From White River we proceeded to the town of Sabie, which began life back in 1871 when a stray bullet chipped a rock, exposing gold. Fortune hunters then flocked to the area. Our route started to wind up through hilly passes and heavily treed forests of pine and eucalyptus. In fact, it was starting to look very much like parts of British Columbia (apart from the eucalyptus), and I can understand why this area holds such a special place in the hearts of South Africans who, for the most part, live in rather flat open areas (the ‘Lowveld’). While I am enjoying the beautiful scenery and the drive, I’m also keen to see more of the towns and villages and people who inhabit them, which I haven't done yet. I feel as though I've missed a huge part of 'the experience' of Africa, even though we've been made to feel so welcome by our hosts, but we have definitely been in a rather cloistered environment since I got here. Maybe when I get to doing Bruce's blog for the first part of his trip he will have seen more (and got some photographs!).
We are following a gorge, the Blyde River Canyon, and stopped in to see a number of waterfalls, the largest and most beautiful of which was Mac Mac Falls. Late in the afternoon we arrived at the small town of Graskop which is perched on the edge of the Mpumalanga escarpment. Graskop looks like a simple name to say, but here’s what you have to do to pronounce it properly: You stick the ‘G’ in the back of your throat and sort of try to clear your throat while chucking the ‘r’ out right after this throat clearing exercise. Then you say ‘coop’ – not ‘cop’. For myself, I find Afrikaans a very difficult language, it being so guttural, and I have a hard time remembering the names of places. For example, try saying Magoebaskloof (and don’t forget the throat-clearing exercise for the ‘g’) and then try to remember the name of this place later on!
Graskop is in an area known as the Great Mpumalanga Drakensburg Escarpment that is 1,000 metres above sea level. It's a huge gorge with numerous waterfalls. I didn't find out until later that Graskop is known as much for its African silk farming (and weaving) as it is for its pancake parlours.
We found a really nice place to stay, not very expensive – about $400 Rand – called ‘El Shaddai’. We are the only people in this establishment although it looks as though it could house quite a lot of people.
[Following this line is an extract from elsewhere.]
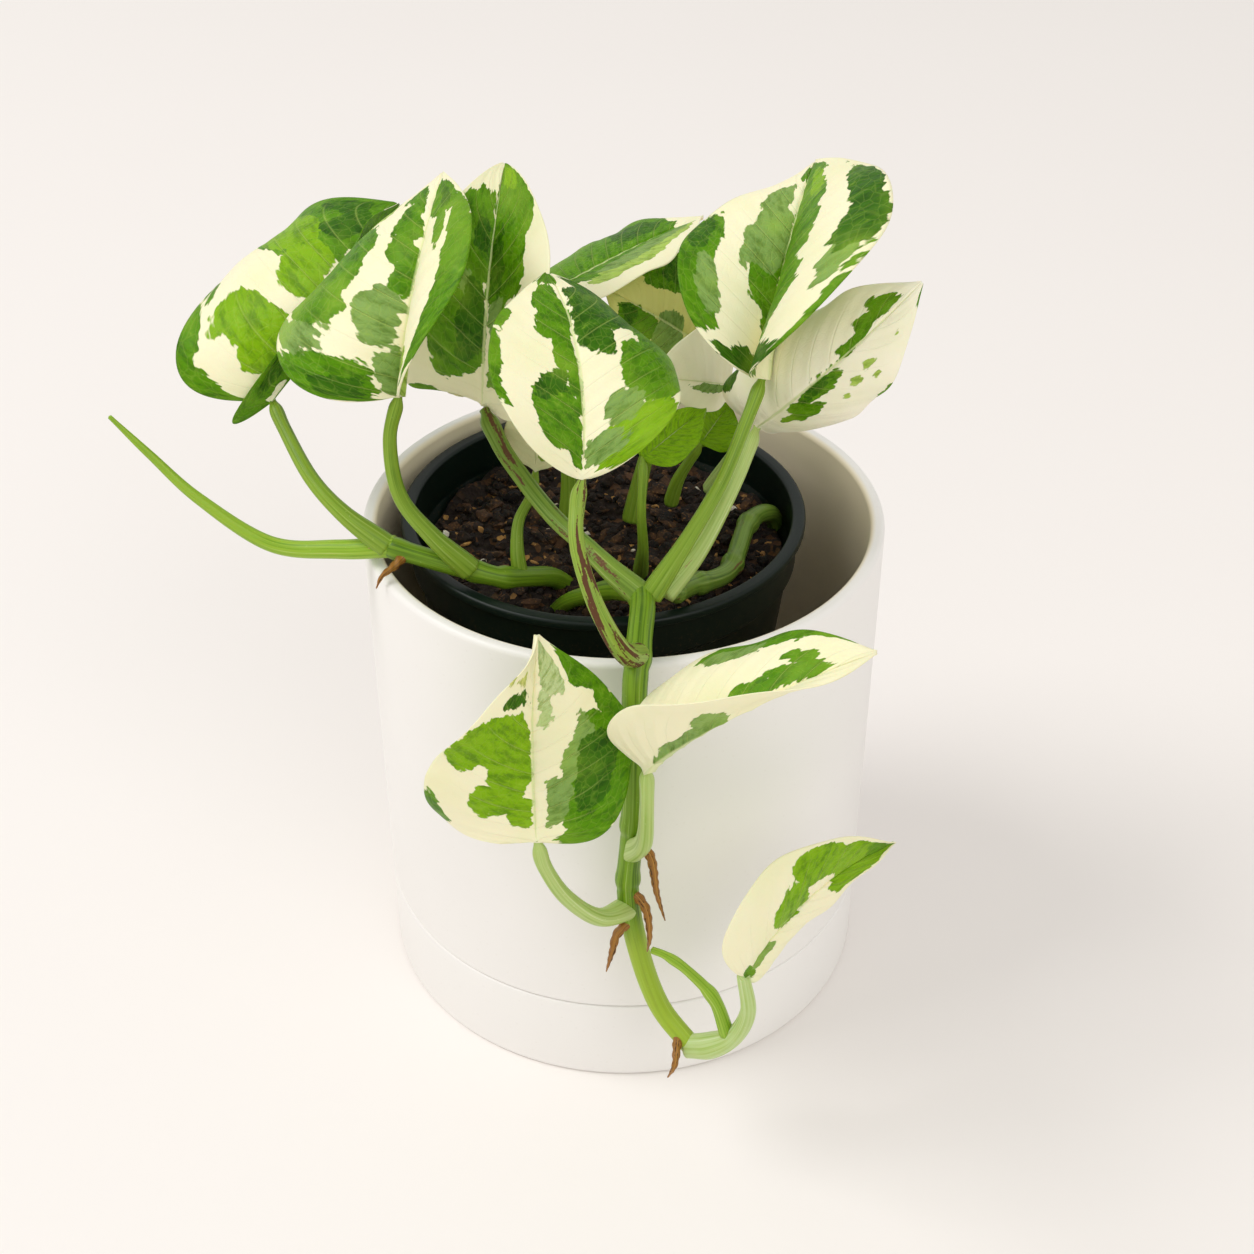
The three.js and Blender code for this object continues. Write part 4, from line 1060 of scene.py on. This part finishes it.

Set in a lovely garden, we have a bungalow with a bedroom, sitting room (with tv and dvd player), a fully equipped kitchen and, again, a very nice bathroom and we are able to pull our bakkie (truck) in under the car port and back it up to our French doors for loading/unloading.
Graskop is advertised as a ‘malaria-free zone’ (we were pleased to see). (Apparently the Kruger National Park is a malaria zone, however.) We are near a noisy road, but the sounds died down as the evening wore on – except for the hadedas. This is a large bird that, when it flies, emits constant loud, alarmed-sounding cries (much sharper than geese). Our friend Andre here said they make the loud cries when flying because “they’re afraid of heights”. :) There’s a very nice braai facility here and we had another great dinner. Somehow or other Bruce managed to consume most of two bottles of wine on his own(I didn’t even notice it going!) until he finally said “I think I may have had too much to drink” and promptly fell asleep. (Guess he wasn’t used to the plonque following our recent regrettable dry spell!)